La 83e édition de la Fête de l’Humanité s’est achevée dimanche 16 septembre. La CCAS a choisi d’y encourager la réflexion sur le handicap et l’accessibilité, lors d’un débat au Forum social, qui a notamment porté sur l’accès aux transports, condition d’un départ en vacances serein.
À la Fête de l’Huma, on peut s’amuser, assister à des concerts, rencontrer des amis, et réfléchir. Mais on y fait surtout vivre des valeurs, un idéal. Plusieurs milliers de jeunes et de moins jeunes s’y croisent, s’écoutent et échangent pendant trois jours. L’une de leurs interrogations : comment rendre le monde meilleur ? et comment le rendre plus juste ? C’est aussi ce que se sont demandé les intervenants du débat sur le handicap organisé par la CCAS au Forum social, traduit en langue des signes.

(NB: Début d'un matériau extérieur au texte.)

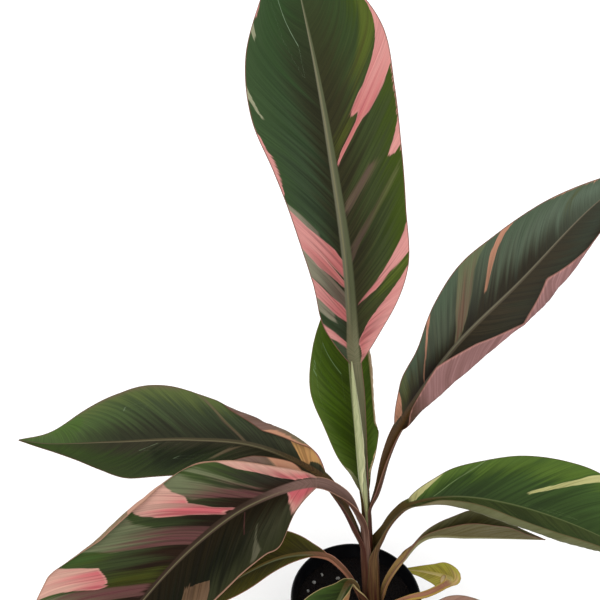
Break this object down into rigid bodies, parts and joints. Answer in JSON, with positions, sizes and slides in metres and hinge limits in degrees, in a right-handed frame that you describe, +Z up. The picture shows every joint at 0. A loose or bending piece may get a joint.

Des situations au quotidien encore trop compliquées
« Nous vivons dans un monde de valides avec des handicapés, et pas l’inverse », a lancé d’emblée Gérard Masson, président d’honneur de la Fédération française handisport, partenaire historique des Activités Sociales. Le constat est implacable. Le débat devait initialement porter sur « les vacances, les loisirs, la culture et le handicap ». Finalement, l’ancien champion de tennis de table détaillera longuement les situations aberrantes que vivent au quotidien certaines personnes en situation de handicap, en termes d’accessibilité, qui conditionne tout déplacement… et donc potentiellement l’accès à la culture, aux loisirs et aux vacances.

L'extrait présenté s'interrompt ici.